There is a growing list of doomsayers fearing the worst for Aussie property. US economist Harry Dent predicts a 60% drop, bringing prices back down to where they were in mid-2000. Australian economist Steve Keen anticipates price falls in the order of 40% over the next ten to fifteen years, while US real estate analyst Jordan Wirst reckons Australia is headed for a property bloodbath as the global downturn spreads to China and beyond. He sees prices retreating by 60% within five years.
A 60% price drop would be catastrophic, and would put Australia on par with Ireland. For this to happen, a number of events would have to play out simultaneously.
The fate of Aussie property hinges on employment, sentiment and essentially what happens to the mining sector. A collapse in either one of these variables would push prices lower; a collapse in all variables at once, however, could push the market over the edge.
Last year was the weakest year for the job market since the recession in the early 1990s. Unemployment, currently at 5.2%, is expected to edge higher – and already companies including Westpac and ANZ, BHP, Holden, Qantas and Toyota are laying off workers.
The International Monetary Fund (IMF) has forewarned Australia’s biggest banks to stash cash away for a property slowdown.
So where does that leave Mr and Mrs homeowner? For many Australians with mortgage payments well under control, a falling property market will simply reduce their wealth on paper. A property slowdown is only worrying for anyone that’s highly geared, negatively geared, and/or juggling multiple properties.
Although a 60% drop in property prices seems far fetched, investors probably need to prepare for price declines over the coming five years.
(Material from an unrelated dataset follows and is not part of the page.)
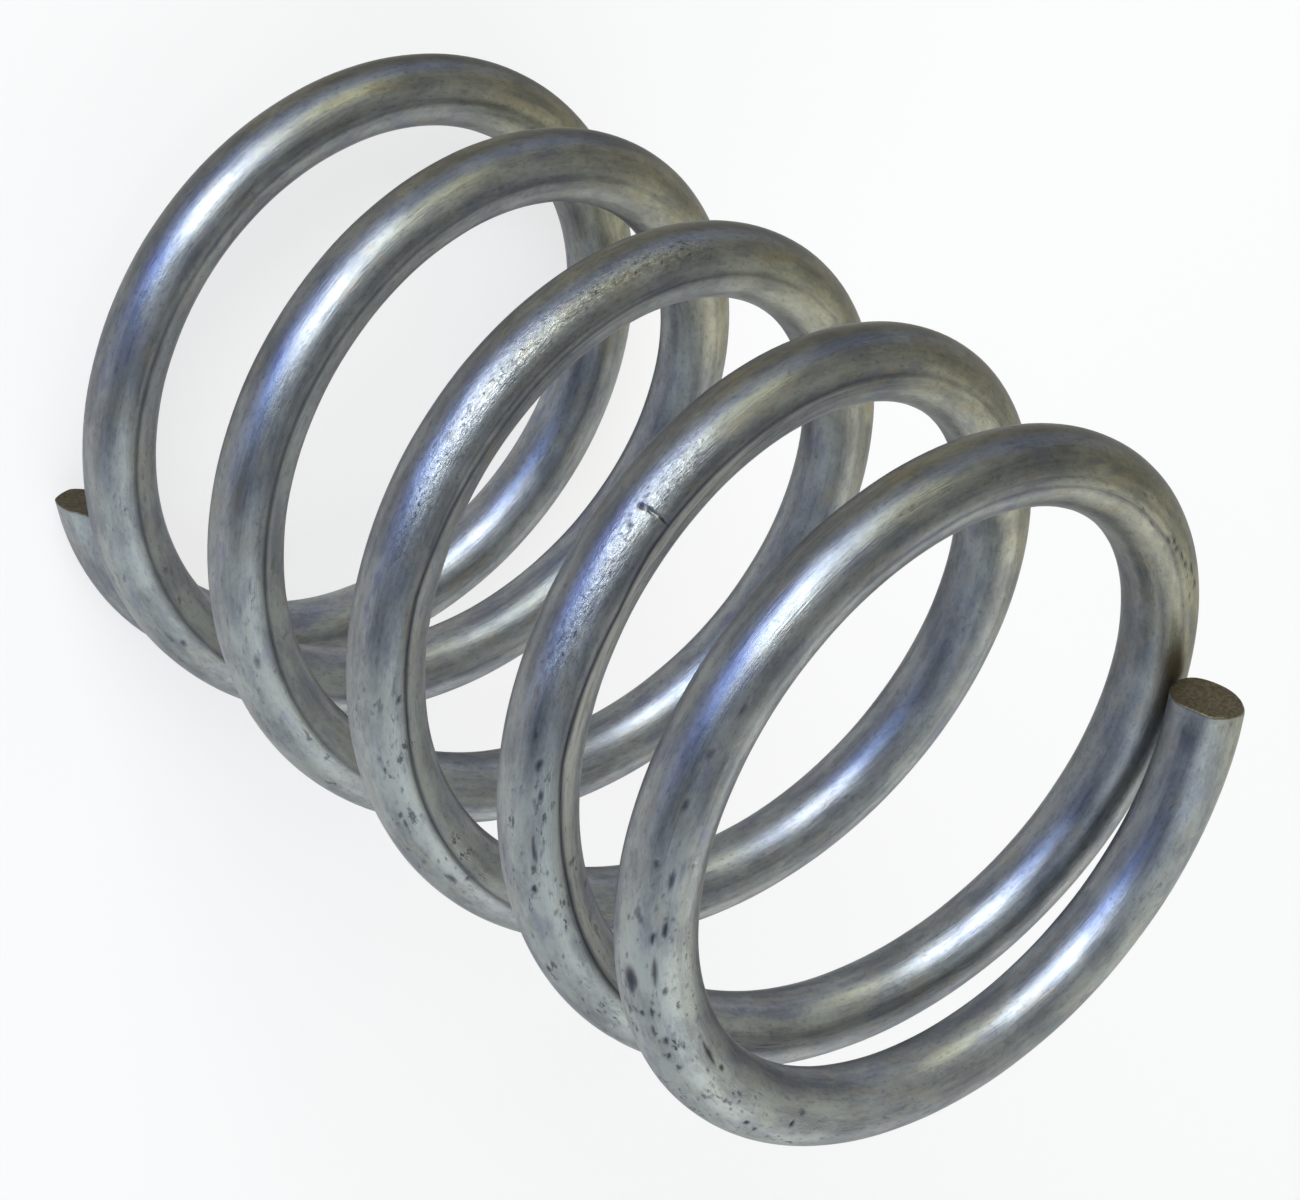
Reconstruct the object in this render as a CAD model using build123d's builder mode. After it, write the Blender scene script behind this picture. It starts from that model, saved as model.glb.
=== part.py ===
"""Coil spring that holds a drum brake's shoe against its backing plate.

One length of round steel wire, wound right-handed about +Z.
Each end coil is closed down to the coil beside it and sheared off at a slant, not ground.
The spring stands on its lower end: z = 0 is its lowest point and Z is the coil's axis.
"""

import os
from math import cos, pi, radians, sin, sqrt

from build123d import *

# Driving dimensions, in millimetres
outside_diameter = 17.5
wire_diameter = 1.8
free_length = 25.5
tip_clearance = 0.05
cut_edge_radius = 0.12

# Slant of each cut away from square, in degrees about the coil's axis
lower_cut_slant = 27
upper_cut_slant = 6

# Driving dimensions, in turns of the coil counted along the wire
total_turns = 5.466
closed_turns = 0.58
opening_turns = 0.53

# Points of the centreline in each turn, close enough for a true curve
points_per_turn = 24

# Worked out from the driving dimensions
wire_radius = wire_diameter / 2
coil_radius = outside_diameter / 2 - wire_radius
half_turns = total_turns / 2
half_rise = (free_length - wire_diameter) / 2


def opened(turn):
    """How much of the first turns from a tip counts as wound at the open pitch, in turns.

    The pitch keeps its end value over closed_turns, then grows evenly over opening_turns.
    """
    past_closed = max(turn - closed_turns, 0)
    if past_closed < opening_turns:
        return past_closed**2 / (2 * opening_turns)
    return past_closed - opening_turns / 2


# Two conditions give both pitches: one turn on from a tip the wire clears that tip
# by tip_clearance, and half of the turns climb half of the way from tip to tip.
first_turn_rise = wire_diameter + tip_clearance
pitch_gain = (half_rise - first_turn_rise * half_turns) / (opened(half_turns) - opened(1) * half_turns)
end_pitch = first_turn_rise - pitch_gain * opened(1)
open_pitch = end_pitch + pitch_gain


def rise(turn):
    """Climb of the centreline over this many turns from a tip."""
    return end_pitch * turn + pitch_gain * opened(turn)


def centre_point(turn):
    """Point of the centreline at this many turns from the lower tip."""
    if turn <= half_turns:
        height = wire_radius + rise(turn)
    else:
        height = free_length - wire_radius - rise(total_turns - turn)
    angle = 2 * pi * turn
    return Vector(coil_radius * cos(angle), coil_radius * sin(angle), height)


def cut_reach(side_radius, slant):
    """Distance along a slanted cut from the wire's centre to a side that lies at this radius."""
    sideways = coil_radius * sin(radians(slant))
    return abs(sqrt(side_radius**2 - sideways**2) - coil_radius * cos(radians(slant)))


# The winding, from the lower tip to the upper one
span_count = round(total_turns * points_per_turn)
winding = [centre_point(total_turns * index / span_count) for index in range(span_count + 1)]

with BuildPart() as coil_spring:
    with BuildLine():
        centreline = Spline(*winding)
    # The wire is swept from the plane of one cut to the plane of the other. Each slant leaves
    # the outer side of the wire the longer one at the lower tip, the shorter at the upper tip.
    for place, slant in ((0, lower_cut_slant), (1, upper_cut_slant)):
        cut_normal = (centreline % place).rotate(Axis.Z, -slant)
        inward = Vector(0, 0, 1).cross(cut_normal)
        inner_reach = cut_reach(coil_radius - wire_radius, slant)
        outer_reach = cut_reach(coil_radius + wire_radius, slant)
        with BuildSketch(Plane(origin=centreline @ place, x_dir=inward, z_dir=cut_normal)):
            with Locations(((inner_reach - outer_reach) / 2, 0)):
                Ellipse((inner_reach + outer_reach) / 2, wire_radius)
    sweep(multisection=True, is_frenet=True)
    cut_faces = coil_spring.faces().filter_by(GeomType.PLANE)
    fillet(cut_faces.edges(), cut_edge_radius)

coil_spring.part.label = "coil_spring"

os.makedirs("parts", exist_ok=True)
export_step(coil_spring.part, "parts/coil_spring.step")

expected_volume = pi * wire_radius**2 * centreline.length
print(f"open pitch {open_pitch:.3f} mm and end pitch {end_pitch:.3f} mm a turn")
print(f"wire length {centreline.length:.2f} mm, section times length {expected_volume:.2f} mm3")
print(f"solid volume {coil_spring.part.volume:.2f} mm3, valid {coil_spring.part.is_valid}")
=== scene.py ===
"""Retainer spring of a drum brake shoe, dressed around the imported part.

The wire is one mesh that follows the part's own winding, with the sheared tips, the marks of
the coiling tools and the dents and pits of handling in its surface.
"""

import math

import bpy
import numpy as np
from mathutils import Matrix, Vector


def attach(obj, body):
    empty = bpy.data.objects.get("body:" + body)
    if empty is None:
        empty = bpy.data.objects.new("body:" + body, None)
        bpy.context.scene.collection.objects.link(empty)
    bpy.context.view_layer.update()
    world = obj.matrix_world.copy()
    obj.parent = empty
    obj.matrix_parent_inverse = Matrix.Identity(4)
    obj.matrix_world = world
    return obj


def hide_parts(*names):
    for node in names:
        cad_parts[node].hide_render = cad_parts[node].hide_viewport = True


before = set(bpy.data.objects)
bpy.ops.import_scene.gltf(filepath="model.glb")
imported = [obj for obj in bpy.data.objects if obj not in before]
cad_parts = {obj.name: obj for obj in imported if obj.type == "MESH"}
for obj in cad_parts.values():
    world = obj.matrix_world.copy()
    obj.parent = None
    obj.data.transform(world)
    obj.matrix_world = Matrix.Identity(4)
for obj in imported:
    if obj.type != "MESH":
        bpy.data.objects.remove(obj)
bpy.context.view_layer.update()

# The winding, in millimetres and in turns of the coil, with the part's own numbers
OUTSIDE_DIAMETER = 17.5
WIRE_DIAMETER = 1.8
FREE_LENGTH = 25.5
TIP_CLEARANCE = 0.05
TOTAL_TURNS = 5.466
CLOSED_TURNS = 0.58
OPENING_TURNS = 0.53

WIRE_RADIUS = WIRE_DIAMETER / 2
COIL_RADIUS = OUTSIDE_DIAMETER / 2 - WIRE_RADIUS
HALF_TURNS = TOTAL_TURNS / 2
HALF_RISE = (FREE_LENGTH - WIRE_DIAMETER) / 2
METRES = 0.001

# Slant of the cuts away from square, in degrees about the coil's axis
LOWER_CUT_SLANT = 27
UPPER_CUT_SLANT = 6


def opened(turn):
    """How much of the first turns from a tip counts as wound at the open pitch, in turns."""
    past = np.maximum(turn - CLOSED_TURNS, 0)
    return np.where(past < OPENING_TURNS, past**2 / (2 * OPENING_TURNS), past - OPENING_TURNS / 2)


FIRST_TURN_RISE = WIRE_DIAMETER + TIP_CLEARANCE
PITCH_GAIN = (HALF_RISE - FIRST_TURN_RISE * HALF_TURNS) / (
    opened(HALF_TURNS) - opened(1) * HALF_TURNS
)
END_PITCH = FIRST_TURN_RISE - PITCH_GAIN * opened(1)


def height(turn):
    """Height of the wire's centre at a turn from the lower tip."""
    near = np.minimum(turn, TOTAL_TURNS - turn)
    climb = END_PITCH * near + PITCH_GAIN * opened(near)
    return np.where(turn <= HALF_TURNS, WIRE_RADIUS + climb, FREE_LENGTH - WIRE_RADIUS - climb)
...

A slowdown in the mining sector, depressed spending and subdued business conditions due to the high Australian dollar will most likely result in unemployment ticking higher. Higher levels of unemployment will counter any positive effects from any interest rate falls over the coming months and years.
With two-bedroom shacks in Mount Druitt, Sydney going for more than $500,000, the market is looking perilously toppy. So if you urgently need to sell your property for financial reasons, you may want to consider cutting your sale price sooner rather than later; because if a flood of properties hit the market, you simply may not be able to offload it no matter the price.